Settembre non è più il tempo delle bandierine ma delle responsabilità. E così dopo la parentesi estiva aperta e chiusa in Puglia, Giorgia Meloni è tornata infine a Roma per riprendere in mano le redini del governo e della maggioranza. Se ieri la presidente del Consiglio si è limitata a fare il punto con lo staff e con alcuni fedelissimi proprio mentre a palazzo Chigi erano in corso le prime riunioni tecniche sulla Manovra, gli impegni che la attendono nei prossimi giorni sono tanti.
In primis, entro il 30 agosto, la comunicazione con cui indicherà il nome di Raffaele Fitto ad Ursula von der Leyen come candidato italiano alla Commissione europea. A meno di clamorosi colpi di scena dettati dalle «remore» della premier rispetto ad una delega europea insufficiente a motivare uno smottamento nell’esecutivo — ed è ancora in corso la trattativa per ottenere una vicepresidenza, tant’è che i tempi sembrano destinati ad allungarsi fino a metà settembre per la composizione del puzzle — Meloni sembrerebbe pronta a chiudere il cerchio. Non è stata però sciolta la riserva sulle modalità. L’idea di mostrare la massima condivisione attorno alla nomina europea del ministro è ancora dominante nonostante le dichiarazioni favorevoli già arrivate da Forza Italia e Lega. Il dubbio è se farlo approfittando del vertice con Matteo Salvini e Antonio Tajani che si terrà questo venerdì, o se indire già domani o giovedì un Consiglio dei ministri in cui l’obiettivo europeo affiancherebbe operazioni di piccolo cabotaggio, come alcune ratifiche o nomine in scadenza. Se alla fine non dovesse essere così, il cdm che segna la definitiva ripresa dei lavori del governo si terrebbe la prossima settimana.
Quale che sia l’appuntamento, la volontà è anche chiarire in qualche modo che la decisione sul dopo-Fitto non assumerà le sembianze di una negoziazione con gli alleati di centrodestra.
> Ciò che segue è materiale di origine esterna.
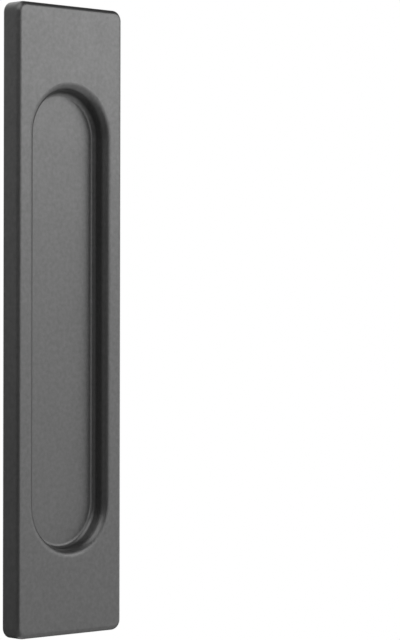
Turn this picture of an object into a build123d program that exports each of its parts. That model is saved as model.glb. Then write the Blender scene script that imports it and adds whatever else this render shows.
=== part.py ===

Ovvero le deleghe del ministro (Pnrr, Coesione, Sud e Affari europei) non saranno spartite con azzurri e Carroccio ma resteranno in seno a FdI. Anzi, per evitare facili appetiti legati a rimpasti di sorta, ai vertici dell’esecutivo c’è chi sostiene che la premier si sarebbe convinta a tenere per sé ad interim l’intero pacchetto. Almeno fino all’inizio del 2025, quando saranno sufficientemente lontani i probabili scossoni derivanti dall’udienza preliminare su Daniela Santaché fissata per il 9 ottobre.
I DOSSIER
Che il cdm possa slittare rispetto a quanto preventivato prima che il governo abbassasse la serranda ad inizio agosto è dovuto anche al fatto che i tempi ancora non paiono maturi per assolvere all’altra necessità per cui si attendeva la riunione: varare un decreto anti-infrazioni che disinneschi la volontà della Commissione Ue di ricorrere in Corte di giustizia per la mancata applicazione della direttiva Bolkestein. Se Fitto continua a tenere aperto il canale di dialogo con Rue de Berlaymont, prima di poter chiudere la trattativa scambiando gli indennizzi con le gare, c’è da sciogliere il nodo politico. Per tutti — FdI, Lega e FI — il tema è imbarazzante. E infatti sarà tra i dossier che squadernati a palazzo Chigi venerdì. Sul tavolo pure la definizione delle priorità su cui investire risorse ed energie nella Manovra, il tentativo di trovare una quadra sui vertici della Rai o sulle questione carceri e Ius Scholae, ma pure sulle Regionali. Sventata la possibilità di un election day tra Emilia-Romagna, Umbria e Liguria, il centrodestra ancora si interroga su come disinnescare l’impasse sul candidato. L’idea di un nome civico va per la maggiore ma, come per Bruxelles, anche per Genova al momento paiono scarseggiare i candidati.